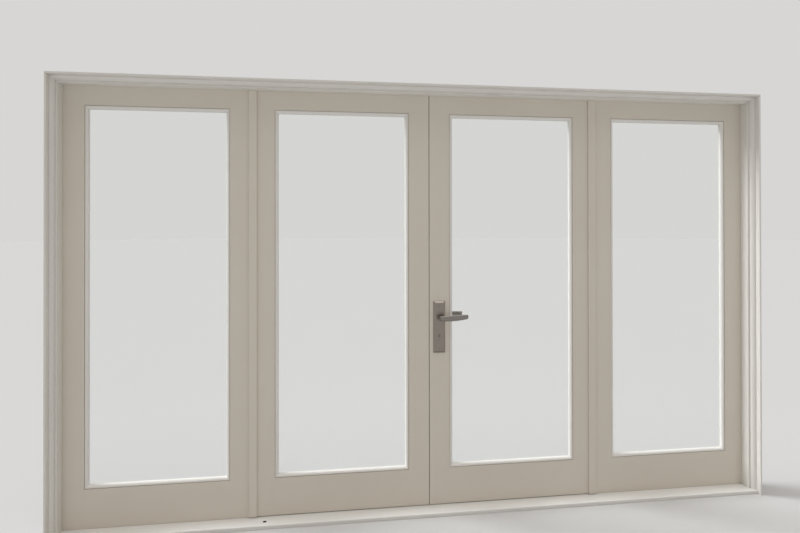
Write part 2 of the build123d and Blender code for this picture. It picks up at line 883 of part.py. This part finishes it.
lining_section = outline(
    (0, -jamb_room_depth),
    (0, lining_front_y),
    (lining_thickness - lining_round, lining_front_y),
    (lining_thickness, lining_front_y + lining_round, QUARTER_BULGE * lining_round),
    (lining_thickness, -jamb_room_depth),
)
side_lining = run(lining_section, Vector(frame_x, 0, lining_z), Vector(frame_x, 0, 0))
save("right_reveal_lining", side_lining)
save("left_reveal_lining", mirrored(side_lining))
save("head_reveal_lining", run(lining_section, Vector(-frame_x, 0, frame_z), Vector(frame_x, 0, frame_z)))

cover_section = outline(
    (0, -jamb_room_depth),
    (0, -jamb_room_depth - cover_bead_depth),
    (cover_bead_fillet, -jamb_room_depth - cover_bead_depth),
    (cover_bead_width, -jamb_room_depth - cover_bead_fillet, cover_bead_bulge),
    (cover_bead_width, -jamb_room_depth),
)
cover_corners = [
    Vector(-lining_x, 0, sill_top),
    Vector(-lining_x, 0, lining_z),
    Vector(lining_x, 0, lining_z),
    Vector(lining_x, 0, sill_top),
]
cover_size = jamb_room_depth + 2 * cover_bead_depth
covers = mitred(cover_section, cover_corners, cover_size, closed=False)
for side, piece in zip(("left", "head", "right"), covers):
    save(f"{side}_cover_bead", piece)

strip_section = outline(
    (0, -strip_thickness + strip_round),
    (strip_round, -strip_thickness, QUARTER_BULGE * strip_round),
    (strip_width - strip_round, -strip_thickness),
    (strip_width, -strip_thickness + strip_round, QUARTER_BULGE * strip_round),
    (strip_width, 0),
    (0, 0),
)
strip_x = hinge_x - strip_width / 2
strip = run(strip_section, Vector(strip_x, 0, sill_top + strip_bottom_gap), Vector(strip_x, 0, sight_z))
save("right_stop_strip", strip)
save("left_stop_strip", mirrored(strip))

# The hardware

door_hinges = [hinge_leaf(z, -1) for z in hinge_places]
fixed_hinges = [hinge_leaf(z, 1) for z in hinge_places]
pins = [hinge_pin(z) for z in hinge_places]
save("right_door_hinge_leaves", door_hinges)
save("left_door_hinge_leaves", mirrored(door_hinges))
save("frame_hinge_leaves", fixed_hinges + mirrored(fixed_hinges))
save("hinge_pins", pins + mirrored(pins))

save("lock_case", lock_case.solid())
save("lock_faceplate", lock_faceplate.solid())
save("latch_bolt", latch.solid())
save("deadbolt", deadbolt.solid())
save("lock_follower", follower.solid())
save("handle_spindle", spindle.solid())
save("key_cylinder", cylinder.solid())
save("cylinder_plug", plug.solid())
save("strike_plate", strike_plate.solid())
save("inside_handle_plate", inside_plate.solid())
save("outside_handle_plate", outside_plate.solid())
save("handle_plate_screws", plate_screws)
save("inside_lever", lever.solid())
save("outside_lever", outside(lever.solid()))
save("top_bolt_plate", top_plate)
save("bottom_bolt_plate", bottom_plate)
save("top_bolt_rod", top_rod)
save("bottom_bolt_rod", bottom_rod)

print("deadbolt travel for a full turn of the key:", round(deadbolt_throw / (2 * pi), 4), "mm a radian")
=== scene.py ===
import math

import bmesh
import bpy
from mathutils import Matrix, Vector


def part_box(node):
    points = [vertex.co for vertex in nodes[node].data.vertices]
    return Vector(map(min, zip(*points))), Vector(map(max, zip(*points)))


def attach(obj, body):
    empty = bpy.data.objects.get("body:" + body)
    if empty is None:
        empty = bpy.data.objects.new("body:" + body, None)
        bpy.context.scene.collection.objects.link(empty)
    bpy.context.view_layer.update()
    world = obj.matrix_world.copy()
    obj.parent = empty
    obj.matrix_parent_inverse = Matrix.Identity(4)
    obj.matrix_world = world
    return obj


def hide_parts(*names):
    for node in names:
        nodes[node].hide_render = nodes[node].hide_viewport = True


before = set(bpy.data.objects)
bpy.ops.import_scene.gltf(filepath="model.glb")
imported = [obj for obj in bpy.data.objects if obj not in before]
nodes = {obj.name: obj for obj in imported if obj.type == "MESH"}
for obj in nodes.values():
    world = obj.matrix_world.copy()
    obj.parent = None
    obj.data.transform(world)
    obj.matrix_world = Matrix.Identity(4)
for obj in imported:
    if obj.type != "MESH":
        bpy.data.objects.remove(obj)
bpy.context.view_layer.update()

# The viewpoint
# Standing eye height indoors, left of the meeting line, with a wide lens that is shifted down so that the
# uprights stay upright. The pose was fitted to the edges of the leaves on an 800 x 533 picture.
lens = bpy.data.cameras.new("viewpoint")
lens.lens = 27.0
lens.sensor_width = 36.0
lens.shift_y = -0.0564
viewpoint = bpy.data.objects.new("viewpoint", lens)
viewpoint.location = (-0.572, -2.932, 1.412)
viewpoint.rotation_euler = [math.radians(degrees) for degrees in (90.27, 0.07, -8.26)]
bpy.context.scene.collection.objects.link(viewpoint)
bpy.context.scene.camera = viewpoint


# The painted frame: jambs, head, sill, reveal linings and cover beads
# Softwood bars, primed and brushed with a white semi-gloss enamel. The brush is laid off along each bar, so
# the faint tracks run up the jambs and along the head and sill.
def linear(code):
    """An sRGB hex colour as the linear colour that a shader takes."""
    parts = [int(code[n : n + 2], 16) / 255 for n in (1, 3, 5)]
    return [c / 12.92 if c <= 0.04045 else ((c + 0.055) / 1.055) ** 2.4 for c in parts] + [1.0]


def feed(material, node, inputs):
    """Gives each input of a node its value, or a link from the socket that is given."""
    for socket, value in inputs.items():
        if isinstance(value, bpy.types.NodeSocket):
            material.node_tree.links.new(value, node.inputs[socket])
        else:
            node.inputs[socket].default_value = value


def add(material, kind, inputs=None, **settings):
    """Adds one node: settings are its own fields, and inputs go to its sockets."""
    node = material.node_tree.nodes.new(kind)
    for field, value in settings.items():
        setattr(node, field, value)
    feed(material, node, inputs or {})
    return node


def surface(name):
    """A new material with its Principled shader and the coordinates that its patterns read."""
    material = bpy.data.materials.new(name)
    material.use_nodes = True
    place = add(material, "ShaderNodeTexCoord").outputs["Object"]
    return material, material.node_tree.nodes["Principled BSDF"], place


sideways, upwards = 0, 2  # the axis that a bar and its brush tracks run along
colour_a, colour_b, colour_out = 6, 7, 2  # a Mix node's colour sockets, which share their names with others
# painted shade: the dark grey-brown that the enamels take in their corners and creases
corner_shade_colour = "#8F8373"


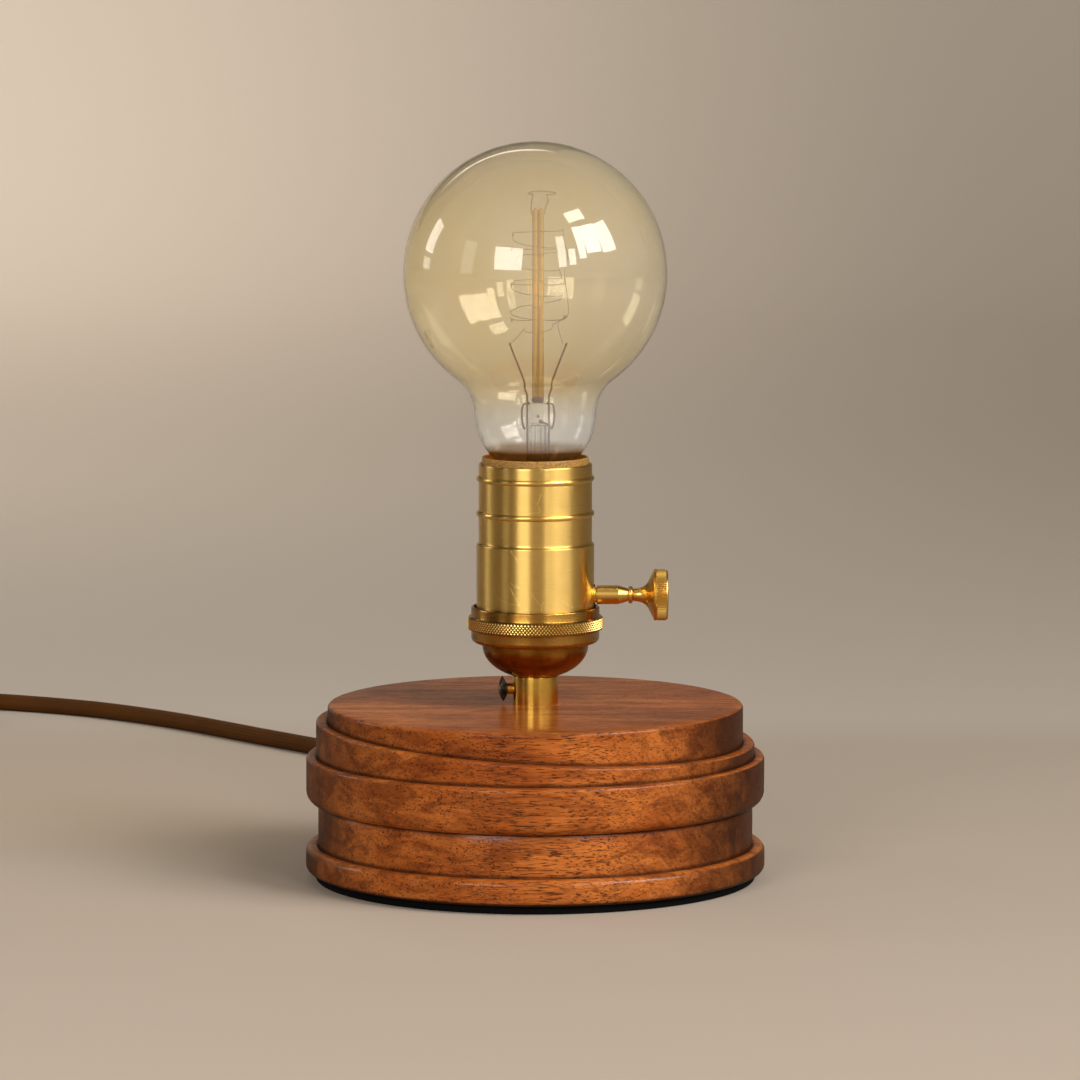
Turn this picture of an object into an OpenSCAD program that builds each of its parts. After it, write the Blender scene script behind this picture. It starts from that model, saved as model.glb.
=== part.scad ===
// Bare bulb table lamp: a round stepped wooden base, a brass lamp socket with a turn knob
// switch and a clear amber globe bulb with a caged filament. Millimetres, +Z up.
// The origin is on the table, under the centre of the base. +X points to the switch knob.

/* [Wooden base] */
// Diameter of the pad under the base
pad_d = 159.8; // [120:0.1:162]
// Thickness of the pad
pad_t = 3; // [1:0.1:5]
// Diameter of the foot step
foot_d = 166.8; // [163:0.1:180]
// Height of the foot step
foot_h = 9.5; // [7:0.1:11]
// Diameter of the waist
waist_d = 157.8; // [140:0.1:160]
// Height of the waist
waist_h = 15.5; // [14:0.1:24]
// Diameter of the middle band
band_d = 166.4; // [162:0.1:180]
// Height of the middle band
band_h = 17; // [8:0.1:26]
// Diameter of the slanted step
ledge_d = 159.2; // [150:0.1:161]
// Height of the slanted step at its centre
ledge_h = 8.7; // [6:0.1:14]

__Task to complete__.
Reproduce every record above exactly as it appears.

__Exercise answer__.
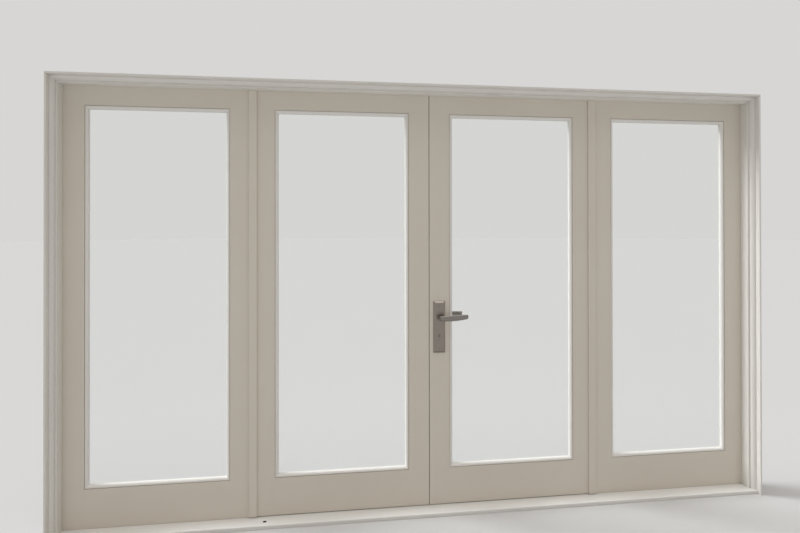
Write part 2 of the build123d and Blender code for this picture. It picks up at line 883 of part.py. This part finishes it.
lining_section = outline(
    (0, -jamb_room_depth),
    (0, lining_front_y),
    (lining_thickness - lining_round, lining_front_y),
    (lining_thickness, lining_front_y + lining_round, QUARTER_BULGE * lining_round),
    (lining_thickness, -jamb_room_depth),
)
side_lining = run(lining_section, Vector(frame_x, 0, lining_z), Vector(frame_x, 0, 0))
save("right_reveal_lining", side_lining)
save("left_reveal_lining", mirrored(side_lining))
save("head_reveal_lining", run(lining_section, Vector(-frame_x, 0, frame_z), Vector(frame_x, 0, frame_z)))

cover_section = outline(
    (0, -jamb_room_depth),
    (0, -jamb_room_depth - cover_bead_depth),
    (cover_bead_fillet, -jamb_room_depth - cover_bead_depth),
    (cover_bead_width, -jamb_room_depth - cover_bead_fillet, cover_bead_bulge),
    (cover_bead_width, -jamb_room_depth),
)
cover_corners = [
    Vector(-lining_x, 0, sill_top),
    Vector(-lining_x, 0, lining_z),
    Vector(lining_x, 0, lining_z),
    Vector(lining_x, 0, sill_top),
]
cover_size = jamb_room_depth + 2 * cover_bead_depth
covers = mitred(cover_section, cover_corners, cover_size, closed=False)
for side, piece in zip(("left", "head", "right"), covers):
    save(f"{side}_cover_bead", piece)

strip_section = outline(
    (0, -strip_thickness + strip_round),
    (strip_round, -strip_thickness, QUARTER_BULGE * strip_round),
    (strip_width - strip_round, -strip_thickness),
    (strip_width, -strip_thickness + strip_round, QUARTER_BULGE * strip_round),
    (strip_width, 0),
    (0, 0),
)
strip_x = hinge_x - strip_width / 2
strip = run(strip_section, Vector(strip_x, 0, sill_top + strip_bottom_gap), Vector(strip_x, 0, sight_z))
save("right_stop_strip", strip)
save("left_stop_strip", mirrored(strip))

# The hardware

door_hinges = [hinge_leaf(z, -1) for z in hinge_places]
fixed_hinges = [hinge_leaf(z, 1) for z in hinge_places]
pins = [hinge_pin(z) for z in hinge_places]
save("right_door_hinge_leaves", door_hinges)
save("left_door_hinge_leaves", mirrored(door_hinges))
save("frame_hinge_leaves", fixed_hinges + mirrored(fixed_hinges))
save("hinge_pins", pins + mirrored(pins))

save("lock_case", lock_case.solid())
save("lock_faceplate", lock_faceplate.solid())
save("latch_bolt", latch.solid())
save("deadbolt", deadbolt.solid())
save("lock_follower", follower.solid())
save("handle_spindle", spindle.solid())
save("key_cylinder", cylinder.solid())
save("cylinder_plug", plug.solid())
save("strike_plate", strike_plate.solid())
save("inside_handle_plate", inside_plate.solid())
save("outside_handle_plate", outside_plate.solid())
save("handle_plate_screws", plate_screws)
save("inside_lever", lever.solid())
save("outside_lever", outside(lever.solid()))
save("top_bolt_plate", top_plate)
save("bottom_bolt_plate", bottom_plate)
save("top_bolt_rod", top_rod)
save("bottom_bolt_rod", bottom_rod)

print("deadbolt travel for a full turn of the key:", round(deadbolt_throw / (2 * pi), 4), "mm a radian")
=== scene.py ===
import math

import bmesh
import bpy
from mathutils import Matrix, Vector


def part_box(node):
    points = [vertex.co for vertex in nodes[node].data.vertices]
    return Vector(map(min, zip(*points))), Vector(map(max, zip(*points)))


def attach(obj, body):
    empty = bpy.data.objects.get("body:" + body)
    if empty is None:
        empty = bpy.data.objects.new("body:" + body, None)
        bpy.context.scene.collection.objects.link(empty)
    bpy.context.view_layer.update()
    world = obj.matrix_world.copy()
    obj.parent = empty
    obj.matrix_parent_inverse = Matrix.Identity(4)
    obj.matrix_world = world
    return obj


def hide_parts(*names):
    for node in names:
        nodes[node].hide_render = nodes[node].hide_viewport = True


before = set(bpy.data.objects)
bpy.ops.import_scene.gltf(filepath="model.glb")
imported = [obj for obj in bpy.data.objects if obj not in before]
nodes = {obj.name: obj for obj in imported if obj.type == "MESH"}
for obj in nodes.values():
    world = obj.matrix_world.copy()
    obj.parent = None
    obj.data.transform(world)
    obj.matrix_world = Matrix.Identity(4)
for obj in imported:
    if obj.type != "MESH":
        bpy.data.objects.remove(obj)
bpy.context.view_layer.update()

# The viewpoint
# Standing eye height indoors, left of the meeting line, with a wide lens that is shifted down so that the
# uprights stay upright. The pose was fitted to the edges of the leaves on an 800 x 533 picture.
lens = bpy.data.cameras.new("viewpoint")
lens.lens = 27.0
lens.sensor_width = 36.0
lens.shift_y = -0.0564
viewpoint = bpy.data.objects.new("viewpoint", lens)
viewpoint.location = (-0.572, -2.932, 1.412)
viewpoint.rotation_euler = [math.radians(degrees) for degrees in (90.27, 0.07, -8.26)]
bpy.context.scene.collection.objects.link(viewpoint)
bpy.context.scene.camera = viewpoint


# The painted frame: jambs, head, sill, reveal linings and cover beads
# Softwood bars, primed and brushed with a white semi-gloss enamel. The brush is laid off along each bar, so
# the faint tracks run up the jambs and along the head and sill.
def linear(code):
    """An sRGB hex colour as the linear colour that a shader takes."""
    parts = [int(code[n : n + 2], 16) / 255 for n in (1, 3, 5)]
    return [c / 12.92 if c <= 0.04045 else ((c + 0.055) / 1.055) ** 2.4 for c in parts] + [1.0]


def feed(material, node, inputs):
    """Gives each input of a node its value, or a link from the socket that is given."""
    for socket, value in inputs.items():
        if isinstance(value, bpy.types.NodeSocket):
            material.node_tree.links.new(value, node.inputs[socket])
        else:
            node.inputs[socket].default_value = value


def add(material, kind, inputs=None, **settings):
    """Adds one node: settings are its own fields, and inputs go to its sockets."""
    node = material.node_tree.nodes.new(kind)
    for field, value in settings.items():
        setattr(node, field, value)
    feed(material, node, inputs or {})
    return node


def surface(name):
    """A new material with its Principled shader and the coordinates that its patterns read."""
    material = bpy.data.materials.new(name)
    material.use_nodes = True
    place = add(material, "ShaderNodeTexCoord").outputs["Object"]
    return material, material.node_tree.nodes["Principled BSDF"], place


sideways, upwards = 0, 2  # the axis that a bar and its brush tracks run along
colour_a, colour_b, colour_out = 6, 7, 2  # a Mix node's colour sockets, which share their names with others
# painted shade: the dark grey-brown that the enamels take in their corners and creases
corner_shade_colour = "#8F8373"


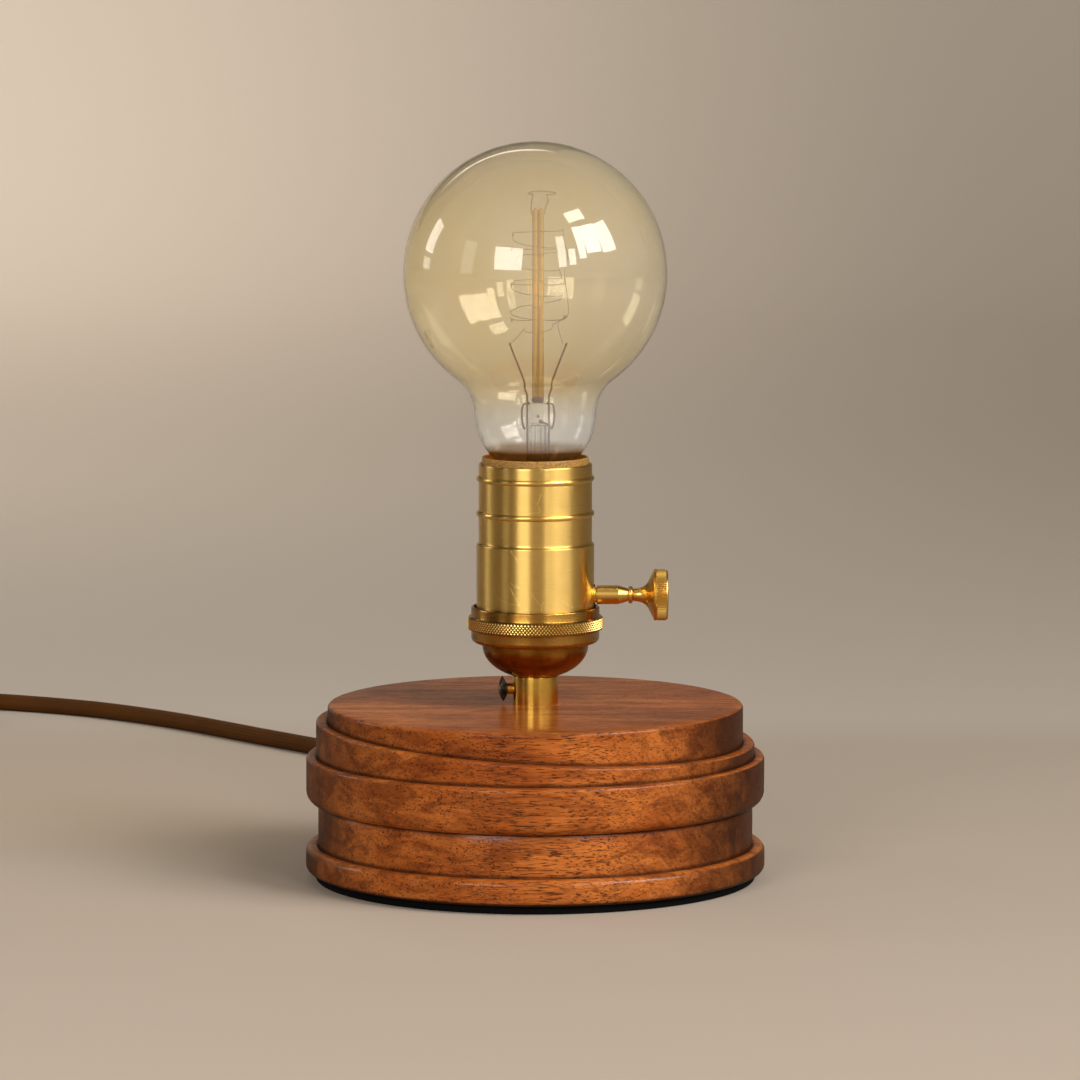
Turn this picture of an object into an OpenSCAD program that builds each of its parts. After it, write the Blender scene script behind this picture. It starts from that model, saved as model.glb.
=== part.scad ===
// Bare bulb table lamp: a round stepped wooden base, a brass lamp socket with a turn knob
// switch and a clear amber globe bulb with a caged filament. Millimetres, +Z up.
// The origin is on the table, under the centre of the base. +X points to the switch knob.

/* [Wooden base] */
// Diameter of the pad under the base
pad_d = 159.8; // [120:0.1:162]
// Thickness of the pad
pad_t = 3; // [1:0.1:5]
// Diameter of the foot step
foot_d = 166.8; // [163:0.1:180]
// Height of the foot step
foot_h = 9.5; // [7:0.1:11]
// Diameter of the waist
waist_d = 157.8; // [140:0.1:160]
// Height of the waist
waist_h = 15.5; // [14:0.1:24]
// Diameter of the middle band
band_d = 166.4; // [162:0.1:180]
// Height of the middle band
band_h = 17; // [8:0.1:26]
// Diameter of the slanted step
ledge_d = 159.2; // [150:0.1:161]
// Height of the slanted step at its centre
ledge_h = 8.7; // [6:0.1:14]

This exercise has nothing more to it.